Police, admin struggle to keep people at home
Police and administrative bodies are trying to keep people at home by fining hundreds of people for ignoring instructions against unnecessary movements on roads and in markets in the capital.
Several police officers complained that more people were going out of their houses or living places though the number of infections with coronavirus kept on rising during the public holiday announced by the government to ensure physical distancing among people with a view to halting the spread of coronavirus.
Dhaka Metropolitan Police, Dhaka South City Corporation and Dhaka North City Corporation officials on Friday said that they were focusing on kitchen market managements to reduce overcrowding, especially during the Ramadan.
There are 28 approved kitchen markets in the capital and most of those were relocated, said city corporation officials.
Moreover, police have been enforcing different initiatives amid Ramadan kitchen market managements across the country, said police headquarters assistant inspector general Sohel Rana.
A mobile court of Dhaka district administration on Thursday fined eight people for allegedly roaming around at Hatirpool and Ramna areas, said executive magistrate Mahnaz Hossain Fariba.
She added that she fined at least 50 people in last few days for walking around.
Such drives will continue, she added.
DMP mobile court officials said that on Thursday Tk 75,000 fines were collected from 57 people for wandering around.
Dhaka senior assistant commissioner Abdul Awal said that the district administration fined over 1,200 people for flouting the rules in last one month.
Restrictions on vehicular movements in Dhaka and elsewhere in the country were imposed on March 26 and police and army were deployed to maintain the restrictions.
DMP officers, however, said that vehicular movements in city had increased in past few days as the number of police checkpoints had reduced at Bijoy Sarani, Badda, Hatirjheel, Mirpur, Shyamali, Dhanmondi, Kakrail, Shantinagar, Paltan and some other parts of the city.
Major Sajid Rahman, who is on duty at Uttara and Abdullahpur areas for nearly a month, said that some motorcyclists were found roaming around the city without specific reasons.
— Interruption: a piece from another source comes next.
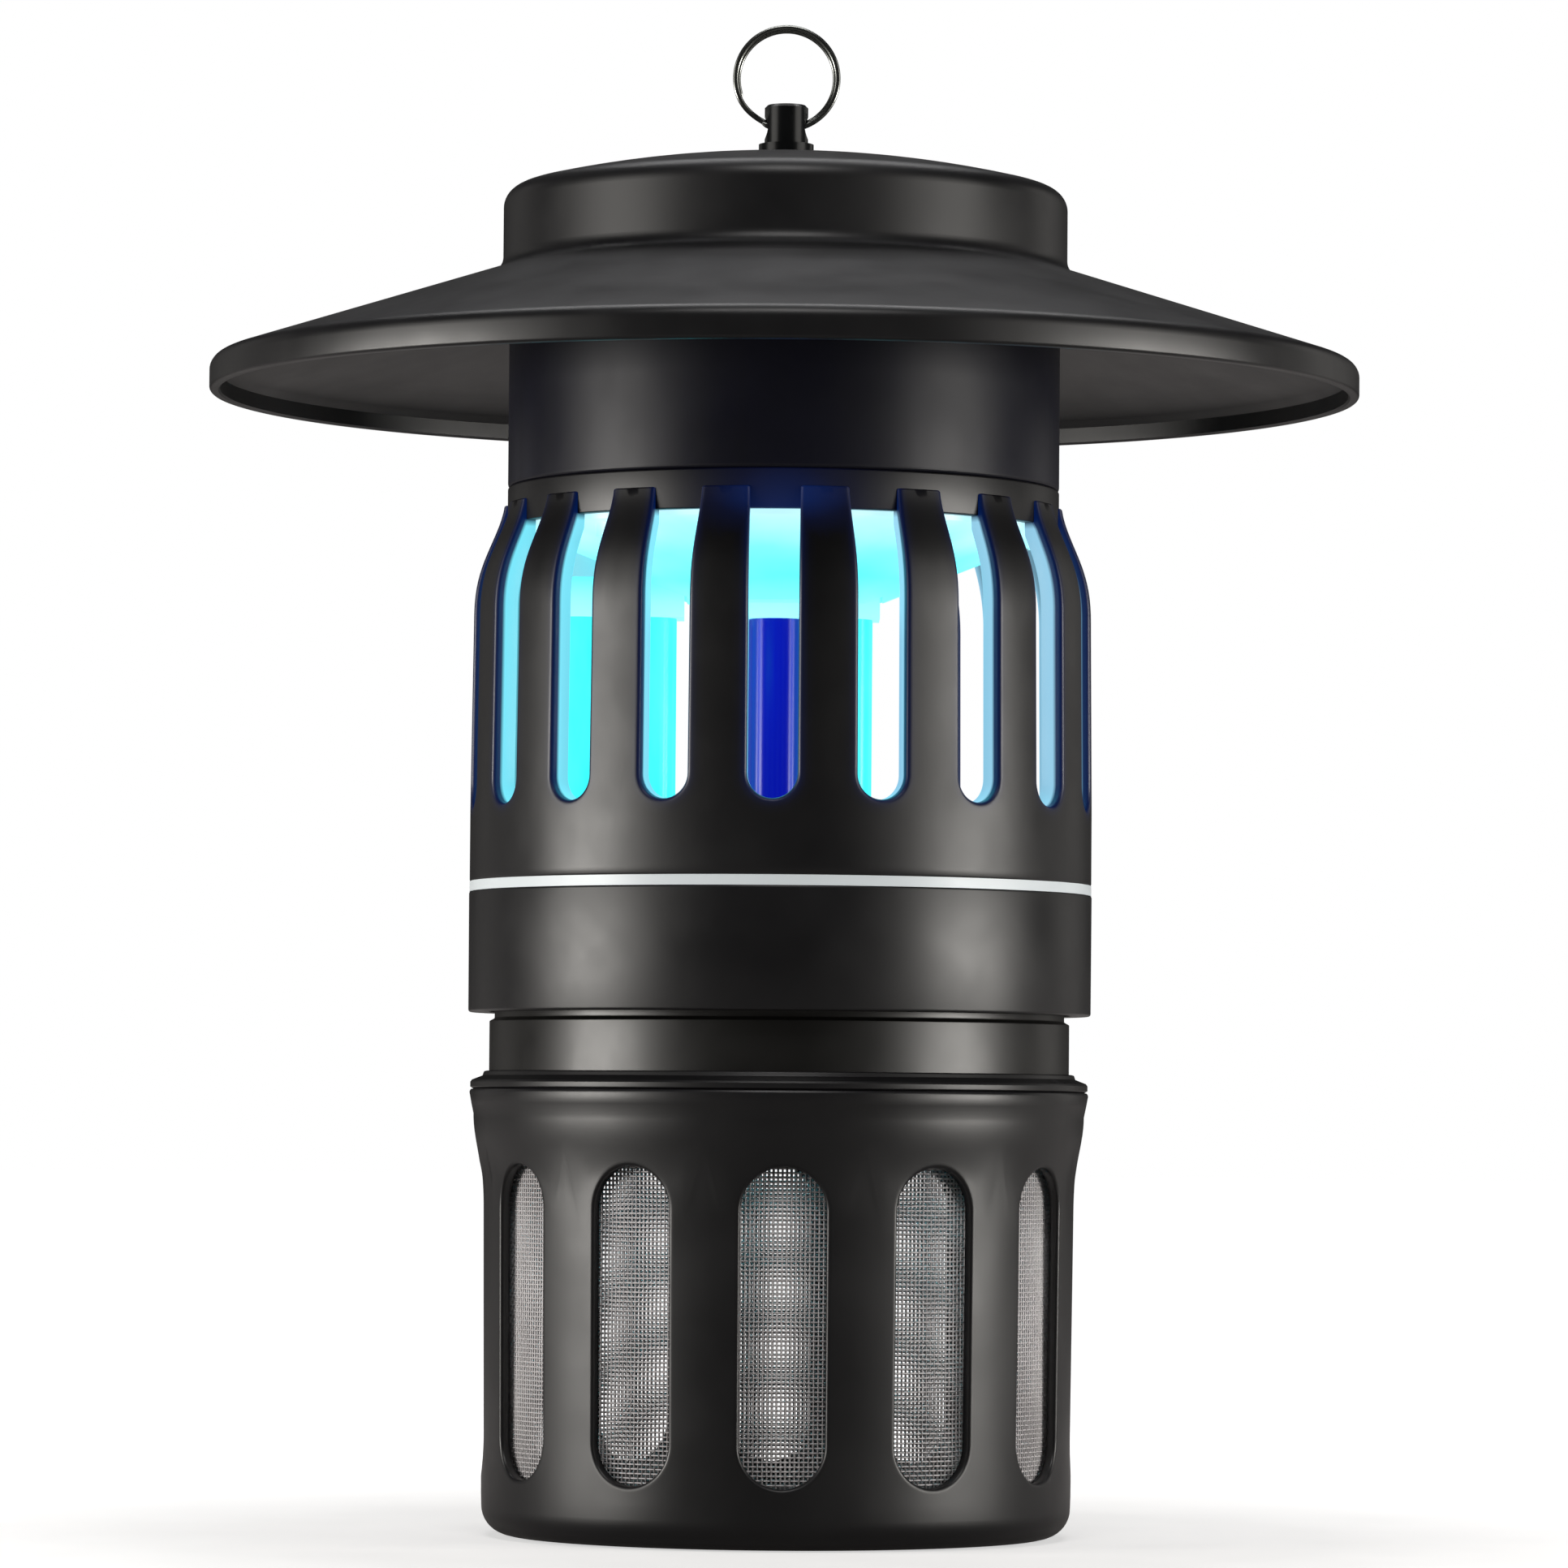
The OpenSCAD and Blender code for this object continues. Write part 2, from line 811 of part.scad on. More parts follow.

Now the law enforcement agency members are trying to stop such motorcyclists, he added.
‘People wait in long queues in front of Trading Corporation of Bangladesh outlets without maintaining physical distance. We are requesting the people to follow safety and hygiene instructions,’ he added.
Mohammadpur has been identified as one of the major COVID-19 hit areas in Dhaka as 44 residents of the area were infected with the virus until Wednesday night according to the data of Institute of Epidemiology, Disease Control and Research.
Some people, even though, were found moving around the area on Friday.
Dhaka North City Corporation’s Ward number 29 ( Tajmahal Road, Aziz Mahalla, Tikka Para, Bijli Mahalla, Zahuri Mahalla and parts of PC Culture Housing Society) councillor Nurul Islam Ratan said that they relocated around 300 shops of kitchen markets to nearby open space, but people were thronging the old locations.
DNCC chief revenue officer Abdul Hamid Mia said that there were 15 approved kitchen markets under the corporation and that were relocated on roads and open spaces.
There are 13 major kitchen markets, which have already been relocated, under the Dhaka South City Corporation, said officers.
DMP’s Lalbagh division deputy commissioner Muntasirul Islam said that many people at the area were breaching restriction instructions and they could not be controlled even after taking punitive measures.
He said that they would tighten measures to keep people home and would not allow street vendors during Ramadan.